A very interesting article from Paul Craig Roberts, a Republican who was Assistant Secretary of the Treasury in the Reagan Administration and worked at the CATO Institute in the mid 1990s, yet has been widely critical of the Iraq War (from the start), had called for Bush's impeachment, detests neoconservativism - arguing it is pushing us towards a nuclear showdown, is extremely critical of NAFTA, and is very skeptical of the Bush (and now Obama) stance towards Iran. This willingness to stick to his beliefs only serves to add credibility. That being said, Roberts labels Obams's proposal as "the most irresponsible budget in US history." While, it may be premature to speak in such superlatives, he is much much more analytical when discussing the ramification of the size of Obama's budget. He raises a valid point - very soon we will no longer be able to borrow from the Japanese, Saudis, and Chinese. As a result of "Clinton/Bush financial deregulation and Wall Street and bankster greed, the rest of the world is in financial turmoil and hasn’t $1.75 trillion in savings to lend." Inevitably, Roberts argues, this would trigger a level of massive inflation with which US citizens could not cope.

One way to combat this is by attacking the aforementioned bloated military budget. Instead, as Roberts points out, "Obama is requesting $130 billion for wars in Iraq and Afghanistan during 2010 plus a $75 billion supplemental request for the wars during 2009. This $205 billion is on top of $534 billion for the Pentagon in 2010, for total military spending of $739 billion." We spend more on the military than every other country on the globe combined. For every dollar we pay in taxes, about sixty cents goes towards defense spending. This is at the same time progressives and some moderates are pressuring Obama to cut the military budget. And now we are facing another (or is it continuing?) boondoggle in Afghanistan and Pakistan, as well as a showdown with Iran - who we even admit do not have nuclear capabilities, and are only using low enriched uranium (unsuitable for usage as a bomb). It's difficult to fully understand Iran's stance toward us when as Americans, we don't fully understand the destructive role the US has played in Iran since Kermit Roosevelt helped to overthrow Mossadegh after WWII(a Time Magazine slideshow history ignores everthing before 1979 - only casually mentioning the Shah was a puppet to foreign influence).

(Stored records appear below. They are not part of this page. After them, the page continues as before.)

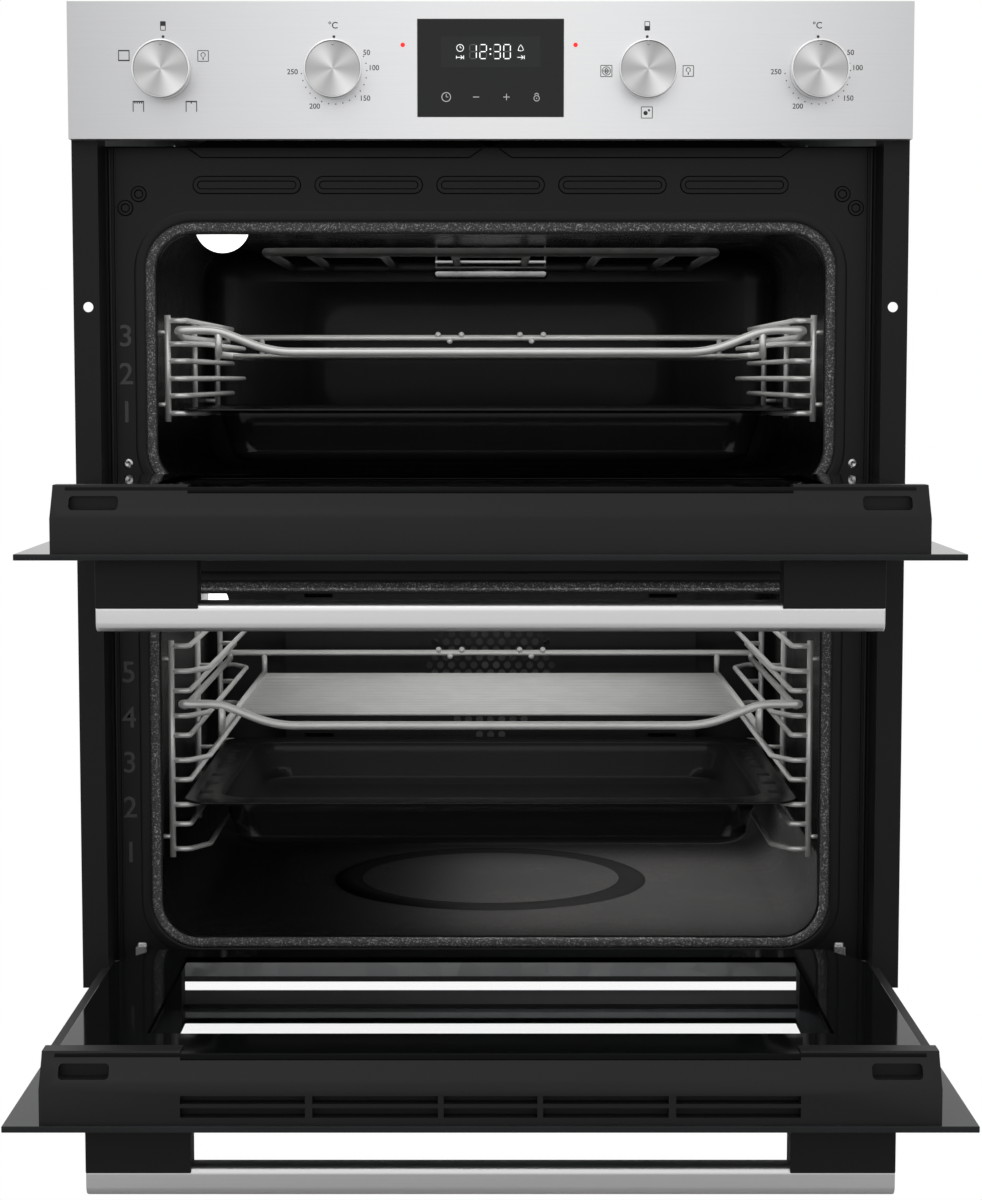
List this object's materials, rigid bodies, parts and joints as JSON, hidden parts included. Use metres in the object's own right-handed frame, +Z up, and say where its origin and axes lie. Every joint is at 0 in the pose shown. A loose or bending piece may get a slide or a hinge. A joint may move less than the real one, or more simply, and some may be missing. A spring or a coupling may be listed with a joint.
{
  "type": "built-in double oven",
  "caption": "Built-in double oven with a grill oven over a taller fan oven, drop-down doors, bar handles, wire shelves, trays and a control panel with rotary knobs.",
  "frame": {"origin": "middle of the carcass base, on the plane where the side flanges meet the cabinet front", "axes": "+Z up, +X to the right seen from the front, +Y into the cabinet"},
  "size_m": [0.595, 0.868, 0.7678],
  "materials": {
    "stainless": "brushed along the width",
    "black_steel": "satin powder coat",
    "galvanised": "galvanised sheet",
    "enamel": "vitreous enamel, satin",
    "tray_enamel": "vitreous enamel, gloss",
    "wool": "mineral wool",
    "fibre": "woven glass fibre",
    "chrome_wire": "bright",
    "element": "oxidised steel tube",
    "black_plastic": "fine texture",
    "grey_plastic": "moulded",
    "black_glass": "printed toughened glass",
    "inner_glass": "printed toughened glass",
    "display": "gloss",
    "knob_metal": "turned",
    "handle_metal": "satin",
    "red_lens": "translucent",
    "lamp_glass": "frosted",
    "white_ceramic": "matt",
    "motor_steel": "zinc"
  },
  "bodies": {
    "carcass": {"front_frame": "black_steel", "front_panel": "enamel", "base_plate": "galvanised", "outer_casing": "galvanised", "rear_cover": "galvanised", "upper_cavity": "enamel", "lower_cavity": "enamel", "upper_gasket": "fibre", "lower_gasket": "fibre", "upper_insulation": "wool", "lower_insulation": "wool", "upper_grill_element": "element", "grill_bracket": "motor_steel", "upper_base_element": "element", "ring_element": "element", "fan_cover": "enamel", "fan_motor": "motor_steel", "upper_lamp_lens": "lamp_glass", "lower_lamp_lens": "lamp_glass", "lamp_holders": "white_ceramic", "upper_rack_left": "chrome_wire", "upper_rack_right": "chrome_wire", "lower_rack_left": "chrome_wire", "lower_rack_right": "chrome_wire", "fascia_panel": "stainless", "fascia_carrier": "grey_plastic", "display_window": "display", "control_module": "grey_plastic", "indicator_lenses": "red_lens", "selector_switches": "grey_plastic", "thermostats": "motor_steel", "cooling_duct": "black_steel", "blower_housing": "galvanised", "terminal_block": "white_ceramic", "upper_hinge_mounts": "motor_steel", "lower_hinge_mounts": "motor_steel"},
    "upper_door": {"upper_door_glass": "black_glass", "upper_door_frame": "black_steel", "upper_door_cap": "black_plastic", "upper_door_inner_glass": "inner_glass", "upper_handle_bar": "handle_metal", "upper_handle_brackets": "black_plastic", "upper_hinge_channels": "motor_steel"},
    "lower_door": {"lower_door_glass": "black_glass", "lower_door_frame": "black_steel", "lower_door_cap": "black_plastic", "lower_door_inner_glass": "inner_glass", "lower_handle_bar": "handle_metal", "lower_handle_brackets": "black_plastic", "lower_hinge_channels": "motor_steel"},
    "upper_wire_shelf_body": {"upper_wire_shelf": "chrome_wire"},
    "lower_wire_shelf_body": {"lower_wire_shelf": "chrome_wire"},
    "upper_tray_body": {"upper_tray": "tray_enamel"},
    "lower_tray_body": {"lower_tray": "tray_enamel"},
    "upper_selector_knob_body": {"upper_selector_knob": "knob_metal"},
    "upper_thermostat_knob_body": {"upper_thermostat_knob": "knob_metal"},
    "lower_selector_knob_body": {"lower_selector_knob": "knob_metal"},
    "lower_thermostat_knob_body": {"lower_thermostat_knob": "knob_metal"},
    "fan_impeller_body": {"fan_impeller": "motor_steel"},
    "blower_rotor_body": {"blower_rotor": "motor_steel"}
  },
  "joints": [
    {"name": "upper_door_hinge", "type": "hinge", "parent": "carcass", "child": "upper_door", "pos_m": [0, 0.0076, 0.3508], "axis": [-1, 0, 0], "range_deg": [0, 90]},
    {"name": "lower_door_hinge", "type": "hinge", "parent": "carcass", "child": "lower_door", "pos_m": [0, 0.0076, 0.0069], "axis": [-1, 0, 0], "range_deg": [0, 90]},
    {"name": "upper_wire_shelf_slide", "type": "slide", "parent": "carcass", "child": "upper_wire_shelf_body", "axis": [0, 1, 0], "range_m": [-0.33, 0]},
    {"name": "upper_tray_slide", "type": "slide", "parent": "carcass", "child": "upper_tray_body", "axis": [0, 1, 0], "range_m": [-0.33, 0]},
    {"name": "lower_wire_shelf_slide", "type": "slide", "parent": "carcass", "child": "lower_wire_shelf_body", "axis": [0, 1, 0], "range_m": [-0.33, 0]},
    {"name": "lower_tray_slide", "type": "slide", "parent": "carcass", "child": "lower_tray_body", "axis": [0, 1, 0], "range_m": [-0.33, 0]},
    {"name": "upper_selector_knob_turn", "type": "hinge", "parent": "carcass", "child": "upper_selector_knob_body", "pos_m": [-0.23, -0.02, 0.6586], "axis": [0, 1, 0], "continuous": true},
    {"name": "upper_thermostat_knob_turn", "type": "hinge", "parent": "carcass", "child": "upper_thermostat_knob_body", "pos_m": [-0.11, -0.02, 0.6586], "axis": [0, 1, 0], "range_deg": [0, 270]},
    {"name": "lower_selector_knob_turn", "type": "hinge", "parent": "carcass", "child": "lower_selector_knob_body", "pos_m": [0.11, -0.02, 0.6586], "axis": [0, 1, 0], "continuous": true},
    {"name": "lower_thermostat_knob_turn", "type": "hinge", "parent": "carcass", "child": "lower_thermostat_knob_body", "pos_m": [0.23, -0.02, 0.6586], "axis": [0, 1, 0], "range_deg": [0, 270]},
    {"name": "fan_spin", "type": "hinge", "parent": "carcass", "child": "fan_impeller_body", "pos_m": [0, 0.43, 0.183], "axis": [0, 1, 0], "continuous": true},
    {"name": "blower_spin", "type": "hinge", "parent": "carcass", "child": "blower_rotor_body", "pos_m": [0, 0.25, 0.645], "axis": [1, 0, 0], "continuous": true}
  ]
}
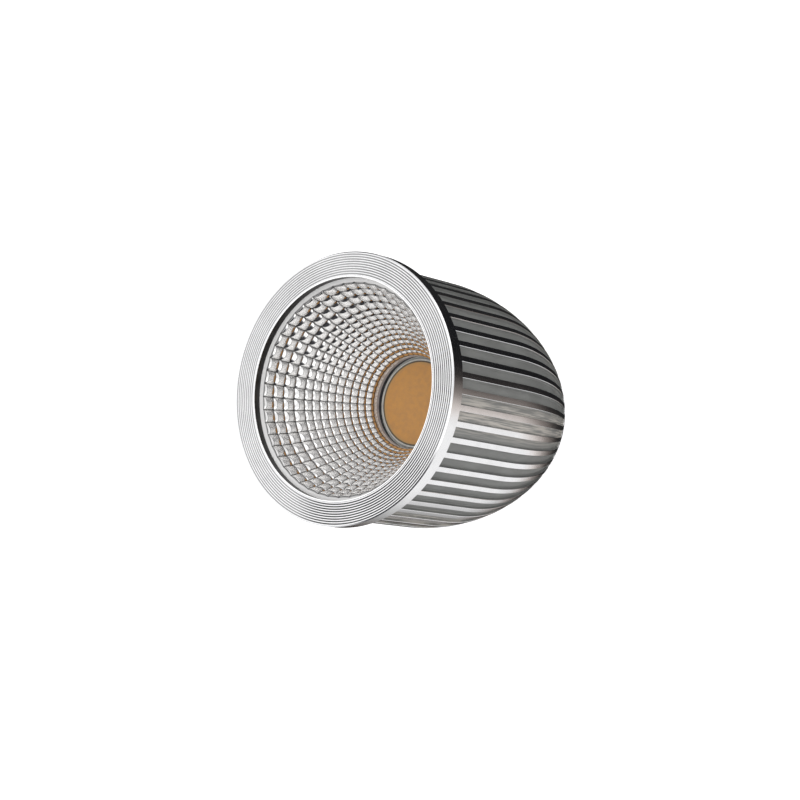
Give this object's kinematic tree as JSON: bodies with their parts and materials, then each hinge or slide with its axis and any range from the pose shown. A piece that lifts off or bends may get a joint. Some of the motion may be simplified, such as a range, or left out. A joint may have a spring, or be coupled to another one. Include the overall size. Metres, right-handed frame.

Essentially, Obama is trying to eat his cake and have it too. Perhaps I'm missing something, but he simply can't propose a sustainable, progressive, and stimulus budget while maintaing our current military spending. It's not enough to attack the ineffeciency of the defense budget. If the moral implications of US hegemony (i.e. blowback, race to the bottom, anti-Americanism, US support of several horrific regimes) have not been enough to stop our juggarnaut, then one would think this would do it. If Obama is the change many purport him to be, he would be using the current economic crisis as a way to shrink the military budget AND to significantly alter the global purpose of the US and its military. He could free us from the financial obligations necessary to maintain hegemony, and divert those funds towards more appropriate expenses. In fact, even Obama's plan to end the war in Iraq involves maintaining 50,00 US troops in Iraq, and possible a permanent military base in Kirkuk. Grouped with Obama's cryptic stances on state secrets and his refusal to completely end rendition, we have rather ominous signs that Obama seeks to maintain US hegemony at the expense of the US taxpayer - when we need some real change.

2 comments:

Anonymous said...

One thing that should be made more clear. Those 50,000 troops to be left over are only temporary. Obama also said in that same article he plans on bringing them home by 2011, the next year.

pobrien23 said...

Obama did say he desired to have all troops out of Iraq by 2011, but Gates and Odierno expressed otherwise - and Obama has granted them much latitude in decision-making (as the article states). The bigger concern is the potential military base.